5.8    If instead of the tax being levied on producers it is collected from consumers, then the effect will be a decrease in demand. The demand curve will shift left until the vertical distance between the original demand curve and the new one is equal to the tax of $2.40. This new demand curve, call it D2, will intersect the original supply curve (S1) at a price of $5.60 and a quantity of 11.6. In addition to the price of $5.60 per bushel, buyers will also have to pay the $2.40 tax for a total, after-tax price of $8.00. The seller will receive the $5.60 per bushel, and the government will collect $27.84 billion in tax revenue (the $2.40 tax multiplied by the 11.6 billion bushels of corn traded in the new equilibrium).
 
This equilibrium is not the same as the case in Q&A 2.3 because in that problem the supply curve is perfectly elastic, while in this case it is not. In Q&A 2.3, the seller passes on the entire tax to consumers, while here, the tax is split with $0.80 being paid by consumers and $1.60 paid by producers.

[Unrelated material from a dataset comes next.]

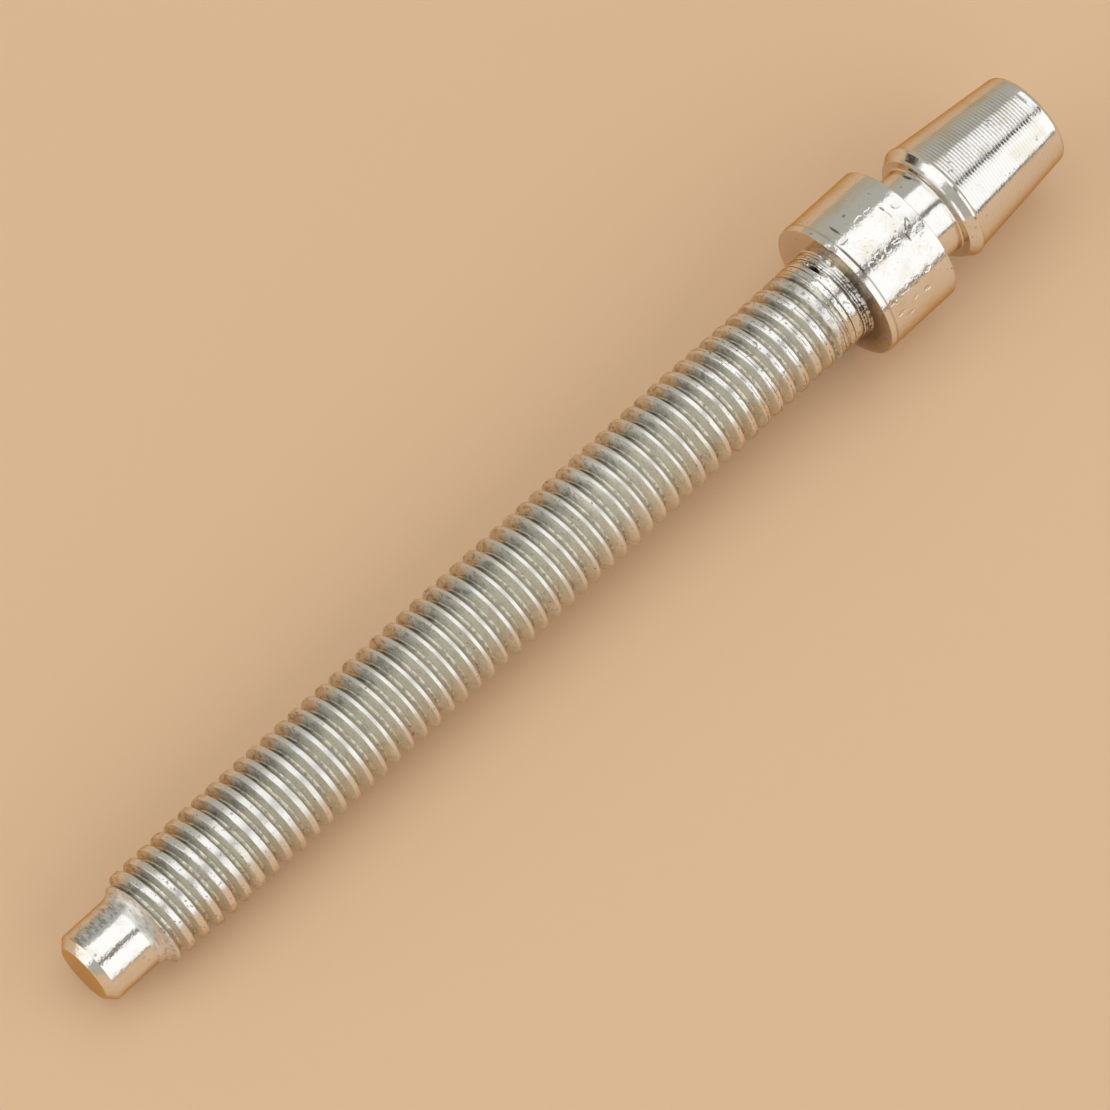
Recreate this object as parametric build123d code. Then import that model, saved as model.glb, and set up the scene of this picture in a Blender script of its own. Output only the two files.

5.9 A tax on consumers will undoubtedly shift the demand curve down by an amount equal to the size of the tax. The new equilibrium price and quantity with the tax will be where the new demand curve intersects the original supply curve. The decrease in quantity will be larger (and tax revenue smaller) the more horizontal the supply curve is. Just the opposite is true if the supply curve is more vertical—quantity effects will be small, and revenue generation from the tax will be large.
When to Use the Supply-and-Demand Model
6.1    The supply-and-demand model is accurate in perfectly competitive markets, which are markets in which all firms and consumers are price takers: no market participant can affect the market price. If there is only one seller of a good or service—a monopoly—that seller is a price taker and can affect the market price. Firms are also price setters in an oligopoly—a market with only a small number of firms. Experience has shown that the supply-and-demand model is reliable in a wide range of markets, such as those for agriculture, financial products, labor, construction, many services, real estate, wholesale trade, and retail trade.
 

 
Managerial Problem
7.1    A tax paid by consumers shifts the demand curve down by an amount equal to the size of the tax. Just the opposite, suspending a tax on consumers should raise the demand curve by an amount equal to the size of the suspended tax. Although fuel supply is more likely to be vertical in the short run than in the long run, equilibrium fuel prices will increase when the demand curve shifts up whether the supply curve is vertical or upward sloping.